__RECORDED DATA__
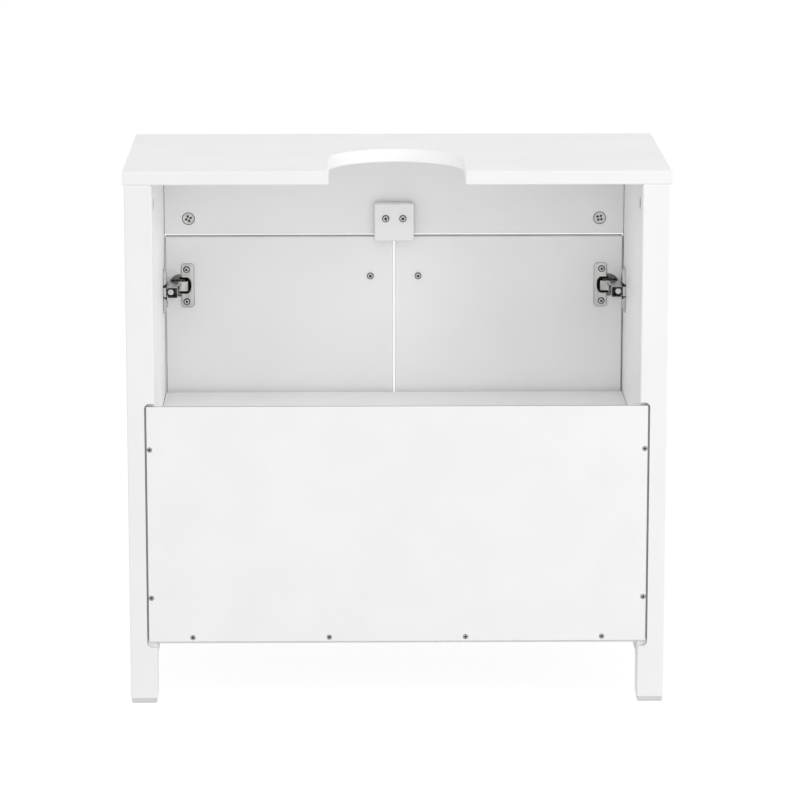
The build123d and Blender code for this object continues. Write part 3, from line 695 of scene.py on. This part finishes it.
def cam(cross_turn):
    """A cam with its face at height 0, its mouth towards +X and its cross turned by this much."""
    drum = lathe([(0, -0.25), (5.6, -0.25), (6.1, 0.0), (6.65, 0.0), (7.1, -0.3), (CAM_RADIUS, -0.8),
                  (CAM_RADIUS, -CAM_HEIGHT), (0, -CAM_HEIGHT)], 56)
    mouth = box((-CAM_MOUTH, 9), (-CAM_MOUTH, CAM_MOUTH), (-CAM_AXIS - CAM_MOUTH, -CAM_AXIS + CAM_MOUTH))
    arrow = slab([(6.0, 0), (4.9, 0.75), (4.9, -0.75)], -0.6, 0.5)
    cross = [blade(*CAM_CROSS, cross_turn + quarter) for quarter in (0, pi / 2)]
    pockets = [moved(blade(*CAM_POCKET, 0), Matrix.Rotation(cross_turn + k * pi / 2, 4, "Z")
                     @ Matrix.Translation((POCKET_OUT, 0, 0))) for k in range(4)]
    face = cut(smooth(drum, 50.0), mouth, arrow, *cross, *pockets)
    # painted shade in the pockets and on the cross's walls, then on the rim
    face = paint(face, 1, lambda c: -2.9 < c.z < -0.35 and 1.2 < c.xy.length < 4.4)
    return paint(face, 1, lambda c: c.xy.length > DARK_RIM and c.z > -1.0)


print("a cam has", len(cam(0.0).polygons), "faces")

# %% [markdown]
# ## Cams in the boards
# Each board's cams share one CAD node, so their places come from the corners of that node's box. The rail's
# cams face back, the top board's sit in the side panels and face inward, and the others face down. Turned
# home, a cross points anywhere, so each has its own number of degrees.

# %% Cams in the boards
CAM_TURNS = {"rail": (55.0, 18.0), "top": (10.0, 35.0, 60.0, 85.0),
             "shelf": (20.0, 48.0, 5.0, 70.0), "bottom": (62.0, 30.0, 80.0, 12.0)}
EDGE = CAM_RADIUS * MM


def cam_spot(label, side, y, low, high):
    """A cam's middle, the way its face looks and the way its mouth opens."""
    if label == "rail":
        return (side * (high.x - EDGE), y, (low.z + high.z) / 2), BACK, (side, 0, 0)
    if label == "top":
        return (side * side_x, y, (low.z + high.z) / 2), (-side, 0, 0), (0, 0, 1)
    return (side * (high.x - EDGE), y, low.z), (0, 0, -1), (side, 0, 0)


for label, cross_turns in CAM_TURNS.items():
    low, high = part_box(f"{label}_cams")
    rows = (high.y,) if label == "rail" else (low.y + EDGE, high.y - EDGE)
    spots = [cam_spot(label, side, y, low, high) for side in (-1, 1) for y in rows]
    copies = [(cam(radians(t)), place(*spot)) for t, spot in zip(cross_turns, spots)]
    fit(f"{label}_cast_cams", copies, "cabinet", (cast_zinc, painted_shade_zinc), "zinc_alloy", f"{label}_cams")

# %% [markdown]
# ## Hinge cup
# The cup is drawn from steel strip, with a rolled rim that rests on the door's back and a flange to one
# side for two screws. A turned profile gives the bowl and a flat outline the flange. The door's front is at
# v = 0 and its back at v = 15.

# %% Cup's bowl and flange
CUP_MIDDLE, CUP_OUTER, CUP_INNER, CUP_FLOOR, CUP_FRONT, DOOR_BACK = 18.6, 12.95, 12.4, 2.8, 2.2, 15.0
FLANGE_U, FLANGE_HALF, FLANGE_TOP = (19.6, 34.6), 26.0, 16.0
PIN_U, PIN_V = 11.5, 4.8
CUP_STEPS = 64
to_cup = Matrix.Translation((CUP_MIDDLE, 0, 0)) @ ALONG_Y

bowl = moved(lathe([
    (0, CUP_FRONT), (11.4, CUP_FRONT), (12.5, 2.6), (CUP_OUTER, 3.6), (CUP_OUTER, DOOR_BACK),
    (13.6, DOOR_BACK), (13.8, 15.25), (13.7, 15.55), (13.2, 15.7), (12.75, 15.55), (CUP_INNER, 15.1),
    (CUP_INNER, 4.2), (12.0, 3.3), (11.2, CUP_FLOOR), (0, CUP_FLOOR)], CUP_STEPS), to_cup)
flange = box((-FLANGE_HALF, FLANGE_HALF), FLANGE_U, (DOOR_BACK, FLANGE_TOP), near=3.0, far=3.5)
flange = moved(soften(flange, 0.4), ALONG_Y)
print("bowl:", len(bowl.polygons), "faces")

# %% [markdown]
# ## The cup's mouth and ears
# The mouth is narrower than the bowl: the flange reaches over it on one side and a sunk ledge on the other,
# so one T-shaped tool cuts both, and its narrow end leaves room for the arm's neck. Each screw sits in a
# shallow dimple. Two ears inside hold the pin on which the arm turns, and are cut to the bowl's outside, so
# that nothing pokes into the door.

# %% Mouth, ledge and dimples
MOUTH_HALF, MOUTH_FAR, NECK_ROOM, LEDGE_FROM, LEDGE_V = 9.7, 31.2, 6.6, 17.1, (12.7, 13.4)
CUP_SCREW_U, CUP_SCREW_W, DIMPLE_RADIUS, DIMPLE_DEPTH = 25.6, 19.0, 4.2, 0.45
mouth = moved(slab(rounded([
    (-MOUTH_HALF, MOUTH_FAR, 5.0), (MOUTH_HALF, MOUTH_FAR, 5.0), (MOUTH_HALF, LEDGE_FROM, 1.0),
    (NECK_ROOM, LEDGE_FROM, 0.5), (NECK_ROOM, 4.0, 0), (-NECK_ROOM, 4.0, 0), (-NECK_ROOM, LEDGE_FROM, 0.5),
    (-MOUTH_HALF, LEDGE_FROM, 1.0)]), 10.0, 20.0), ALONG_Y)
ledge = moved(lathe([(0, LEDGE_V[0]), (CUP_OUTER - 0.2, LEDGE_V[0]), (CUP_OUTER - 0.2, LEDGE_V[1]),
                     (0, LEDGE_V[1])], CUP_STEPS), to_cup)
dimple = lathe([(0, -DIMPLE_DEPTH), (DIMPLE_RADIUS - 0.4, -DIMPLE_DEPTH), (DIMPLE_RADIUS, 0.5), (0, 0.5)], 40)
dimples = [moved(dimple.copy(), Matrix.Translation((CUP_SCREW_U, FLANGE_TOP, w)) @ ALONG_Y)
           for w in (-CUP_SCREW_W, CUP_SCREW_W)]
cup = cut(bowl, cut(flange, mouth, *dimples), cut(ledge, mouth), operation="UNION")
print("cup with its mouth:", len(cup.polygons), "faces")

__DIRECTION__
Write out the material exactly as given.

__ANSWER FOR THIS EXERCISE__
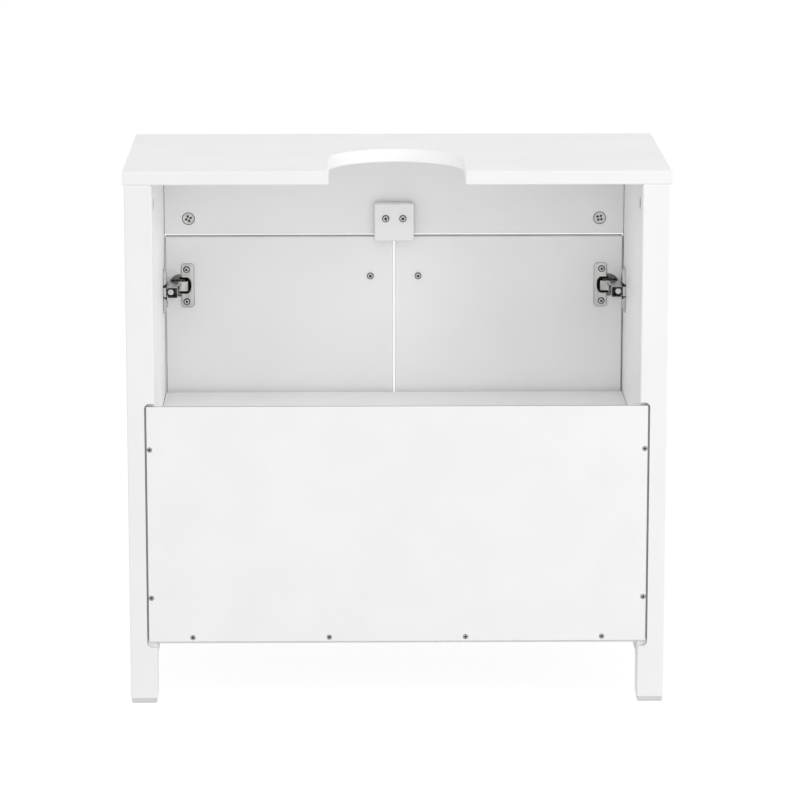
The build123d and Blender code for this object continues. Write part 3, from line 695 of scene.py on. This part finishes it.
def cam(cross_turn):
    """A cam with its face at height 0, its mouth towards +X and its cross turned by this much."""
    drum = lathe([(0, -0.25), (5.6, -0.25), (6.1, 0.0), (6.65, 0.0), (7.1, -0.3), (CAM_RADIUS, -0.8),
                  (CAM_RADIUS, -CAM_HEIGHT), (0, -CAM_HEIGHT)], 56)
    mouth = box((-CAM_MOUTH, 9), (-CAM_MOUTH, CAM_MOUTH), (-CAM_AXIS - CAM_MOUTH, -CAM_AXIS + CAM_MOUTH))
    arrow = slab([(6.0, 0), (4.9, 0.75), (4.9, -0.75)], -0.6, 0.5)
    cross = [blade(*CAM_CROSS, cross_turn + quarter) for quarter in (0, pi / 2)]
    pockets = [moved(blade(*CAM_POCKET, 0), Matrix.Rotation(cross_turn + k * pi / 2, 4, "Z")
                     @ Matrix.Translation((POCKET_OUT, 0, 0))) for k in range(4)]
    face = cut(smooth(drum, 50.0), mouth, arrow, *cross, *pockets)
    # painted shade in the pockets and on the cross's walls, then on the rim
    face = paint(face, 1, lambda c: -2.9 < c.z < -0.35 and 1.2 < c.xy.length < 4.4)
    return paint(face, 1, lambda c: c.xy.length > DARK_RIM and c.z > -1.0)


print("a cam has", len(cam(0.0).polygons), "faces")

# %% [markdown]
# ## Cams in the boards
# Each board's cams share one CAD node, so their places come from the corners of that node's box. The rail's
# cams face back, the top board's sit in the side panels and face inward, and the others face down. Turned
# home, a cross points anywhere, so each has its own number of degrees.

# %% Cams in the boards
CAM_TURNS = {"rail": (55.0, 18.0), "top": (10.0, 35.0, 60.0, 85.0),
             "shelf": (20.0, 48.0, 5.0, 70.0), "bottom": (62.0, 30.0, 80.0, 12.0)}
EDGE = CAM_RADIUS * MM


def cam_spot(label, side, y, low, high):
    """A cam's middle, the way its face looks and the way its mouth opens."""
    if label == "rail":
        return (side * (high.x - EDGE), y, (low.z + high.z) / 2), BACK, (side, 0, 0)
    if label == "top":
        return (side * side_x, y, (low.z + high.z) / 2), (-side, 0, 0), (0, 0, 1)
    return (side * (high.x - EDGE), y, low.z), (0, 0, -1), (side, 0, 0)


for label, cross_turns in CAM_TURNS.items():
    low, high = part_box(f"{label}_cams")
    rows = (high.y,) if label == "rail" else (low.y + EDGE, high.y - EDGE)
    spots = [cam_spot(label, side, y, low, high) for side in (-1, 1) for y in rows]
    copies = [(cam(radians(t)), place(*spot)) for t, spot in zip(cross_turns, spots)]
    fit(f"{label}_cast_cams", copies, "cabinet", (cast_zinc, painted_shade_zinc), "zinc_alloy", f"{label}_cams")

# %% [markdown]
# ## Hinge cup
# The cup is drawn from steel strip, with a rolled rim that rests on the door's back and a flange to one
# side for two screws. A turned profile gives the bowl and a flat outline the flange. The door's front is at
# v = 0 and its back at v = 15.

# %% Cup's bowl and flange
CUP_MIDDLE, CUP_OUTER, CUP_INNER, CUP_FLOOR, CUP_FRONT, DOOR_BACK = 18.6, 12.95, 12.4, 2.8, 2.2, 15.0
FLANGE_U, FLANGE_HALF, FLANGE_TOP = (19.6, 34.6), 26.0, 16.0
PIN_U, PIN_V = 11.5, 4.8
CUP_STEPS = 64
to_cup = Matrix.Translation((CUP_MIDDLE, 0, 0)) @ ALONG_Y

bowl = moved(lathe([
    (0, CUP_FRONT), (11.4, CUP_FRONT), (12.5, 2.6), (CUP_OUTER, 3.6), (CUP_OUTER, DOOR_BACK),
    (13.6, DOOR_BACK), (13.8, 15.25), (13.7, 15.55), (13.2, 15.7), (12.75, 15.55), (CUP_INNER, 15.1),
    (CUP_INNER, 4.2), (12.0, 3.3), (11.2, CUP_FLOOR), (0, CUP_FLOOR)], CUP_STEPS), to_cup)
flange = box((-FLANGE_HALF, FLANGE_HALF), FLANGE_U, (DOOR_BACK, FLANGE_TOP), near=3.0, far=3.5)
flange = moved(soften(flange, 0.4), ALONG_Y)
print("bowl:", len(bowl.polygons), "faces")

# %% [markdown]
# ## The cup's mouth and ears
# The mouth is narrower than the bowl: the flange reaches over it on one side and a sunk ledge on the other,
# so one T-shaped tool cuts both, and its narrow end leaves room for the arm's neck. Each screw sits in a
# shallow dimple. Two ears inside hold the pin on which the arm turns, and are cut to the bowl's outside, so
# that nothing pokes into the door.

# %% Mouth, ledge and dimples
MOUTH_HALF, MOUTH_FAR, NECK_ROOM, LEDGE_FROM, LEDGE_V = 9.7, 31.2, 6.6, 17.1, (12.7, 13.4)
CUP_SCREW_U, CUP_SCREW_W, DIMPLE_RADIUS, DIMPLE_DEPTH = 25.6, 19.0, 4.2, 0.45
mouth = moved(slab(rounded([
    (-MOUTH_HALF, MOUTH_FAR, 5.0), (MOUTH_HALF, MOUTH_FAR, 5.0), (MOUTH_HALF, LEDGE_FROM, 1.0),
    (NECK_ROOM, LEDGE_FROM, 0.5), (NECK_ROOM, 4.0, 0), (-NECK_ROOM, 4.0, 0), (-NECK_ROOM, LEDGE_FROM, 0.5),
    (-MOUTH_HALF, LEDGE_FROM, 1.0)]), 10.0, 20.0), ALONG_Y)
ledge = moved(lathe([(0, LEDGE_V[0]), (CUP_OUTER - 0.2, LEDGE_V[0]), (CUP_OUTER - 0.2, LEDGE_V[1]),
                     (0, LEDGE_V[1])], CUP_STEPS), to_cup)
dimple = lathe([(0, -DIMPLE_DEPTH), (DIMPLE_RADIUS - 0.4, -DIMPLE_DEPTH), (DIMPLE_RADIUS, 0.5), (0, 0.5)], 40)
dimples = [moved(dimple.copy(), Matrix.Translation((CUP_SCREW_U, FLANGE_TOP, w)) @ ALONG_Y)
           for w in (-CUP_SCREW_W, CUP_SCREW_W)]
cup = cut(bowl, cut(flange, mouth, *dimples), cut(ledge, mouth), operation="UNION")
print("cup with its mouth:", len(cup.polygons), "faces")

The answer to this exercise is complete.